I'm upgrading some code to Java 5 and am clearly not understanding something with Generics. I have other classes which implement Comparable once, which I've been able to implement. But now I've got a class which, due to inheritance, ends up trying to implement Comparable for 2 types. Here's my situation:
I've got the following classes/interfaces:
interface Foo extends Comparable<Foo>
interface Bar extends Comparable<Bar>
abstract class BarDescription implements Bar
class FooBar extends BarDescription implements Foo
With this, I get the error 'interface Comparable cannot be implemented more than once with different arguments...'
Why can't I have a compareTo(Foo foo) implemented in FooBar, and also a compareTo(Bar) implemented in BarDescription? Isn't this simply method overloading?

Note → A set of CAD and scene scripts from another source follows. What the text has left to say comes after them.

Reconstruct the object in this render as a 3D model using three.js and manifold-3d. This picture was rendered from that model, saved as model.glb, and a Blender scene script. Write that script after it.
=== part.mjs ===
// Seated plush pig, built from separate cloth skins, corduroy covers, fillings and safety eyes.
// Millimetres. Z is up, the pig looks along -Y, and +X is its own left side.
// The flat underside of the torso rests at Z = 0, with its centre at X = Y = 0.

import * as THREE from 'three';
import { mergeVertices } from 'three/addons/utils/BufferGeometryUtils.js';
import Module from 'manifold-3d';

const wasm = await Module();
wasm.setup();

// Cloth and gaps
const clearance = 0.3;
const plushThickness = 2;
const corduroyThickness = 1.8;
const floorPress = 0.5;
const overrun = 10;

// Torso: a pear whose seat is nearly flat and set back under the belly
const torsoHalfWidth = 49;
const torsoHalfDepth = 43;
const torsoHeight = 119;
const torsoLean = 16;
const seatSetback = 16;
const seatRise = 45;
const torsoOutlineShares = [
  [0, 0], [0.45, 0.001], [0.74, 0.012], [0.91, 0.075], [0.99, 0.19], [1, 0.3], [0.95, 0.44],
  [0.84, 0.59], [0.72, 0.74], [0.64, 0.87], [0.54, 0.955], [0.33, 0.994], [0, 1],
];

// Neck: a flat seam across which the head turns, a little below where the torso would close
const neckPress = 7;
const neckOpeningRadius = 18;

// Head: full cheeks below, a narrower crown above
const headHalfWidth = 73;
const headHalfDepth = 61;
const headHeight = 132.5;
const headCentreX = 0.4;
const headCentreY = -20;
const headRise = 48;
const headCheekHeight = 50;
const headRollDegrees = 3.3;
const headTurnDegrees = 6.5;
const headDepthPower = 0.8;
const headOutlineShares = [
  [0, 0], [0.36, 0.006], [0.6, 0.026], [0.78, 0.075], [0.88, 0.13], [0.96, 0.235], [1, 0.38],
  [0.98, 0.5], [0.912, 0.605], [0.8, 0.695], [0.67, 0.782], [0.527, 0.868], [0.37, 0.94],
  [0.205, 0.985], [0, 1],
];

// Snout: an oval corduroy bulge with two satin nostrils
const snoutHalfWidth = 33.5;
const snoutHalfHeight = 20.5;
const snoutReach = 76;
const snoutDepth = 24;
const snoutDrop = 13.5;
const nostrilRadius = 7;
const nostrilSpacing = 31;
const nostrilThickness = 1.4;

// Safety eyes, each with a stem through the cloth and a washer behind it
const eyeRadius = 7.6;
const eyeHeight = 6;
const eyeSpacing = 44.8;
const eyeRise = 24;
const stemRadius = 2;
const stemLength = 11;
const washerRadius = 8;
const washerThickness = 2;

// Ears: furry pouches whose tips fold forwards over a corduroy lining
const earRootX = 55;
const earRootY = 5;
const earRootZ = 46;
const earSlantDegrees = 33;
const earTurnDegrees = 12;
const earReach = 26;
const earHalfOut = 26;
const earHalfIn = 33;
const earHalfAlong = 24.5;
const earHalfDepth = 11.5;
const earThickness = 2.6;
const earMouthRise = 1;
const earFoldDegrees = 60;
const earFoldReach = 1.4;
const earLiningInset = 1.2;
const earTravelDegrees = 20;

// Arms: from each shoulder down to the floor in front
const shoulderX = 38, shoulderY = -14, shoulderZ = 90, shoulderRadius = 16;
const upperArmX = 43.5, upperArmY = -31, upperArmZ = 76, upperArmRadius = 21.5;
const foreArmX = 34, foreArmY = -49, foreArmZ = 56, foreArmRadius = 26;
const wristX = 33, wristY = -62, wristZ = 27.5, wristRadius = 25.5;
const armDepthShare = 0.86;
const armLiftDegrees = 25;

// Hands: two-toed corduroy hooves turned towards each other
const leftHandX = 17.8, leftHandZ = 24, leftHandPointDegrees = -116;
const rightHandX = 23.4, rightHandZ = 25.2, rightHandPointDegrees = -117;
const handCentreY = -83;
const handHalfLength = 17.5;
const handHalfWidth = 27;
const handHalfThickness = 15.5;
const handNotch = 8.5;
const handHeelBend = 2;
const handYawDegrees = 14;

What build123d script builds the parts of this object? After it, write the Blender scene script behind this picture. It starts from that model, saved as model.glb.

Edit: I have many classes which extend BarDescription. If I remove the type parameter for Comparable on Bar, leaving it in the raw state, then I get a bunch of compiler warnings when sorting all the classes which extend BarDescription. Would this be solved with the wildcards answer below? That answer looks quite complicated and difficult to understand for maintenance.
Generics don't exist after bytecode has been compiled.
Restrictions from this: You can't implement / extend two or more interfaces / classes that would be same without the generic parameter and are different with the generic parameter.
What you could do if you really really want type safety is:
interface Foo<T extends Foo<?>> extends Comparable<T>
interface Bar<T extends Bar<?>> extends Comparable<T>
abstract class BarDescription<T extends Bar<?>> implements Bar<T>
class FooBar extends BarDescription<FooBar> implements Foo<FooBar>
I'd write a couple of Comparators and be done with it.
Having multiple implementations of generic interfaces would run into problems when you consider wildcards.
This does not depend upon erasure.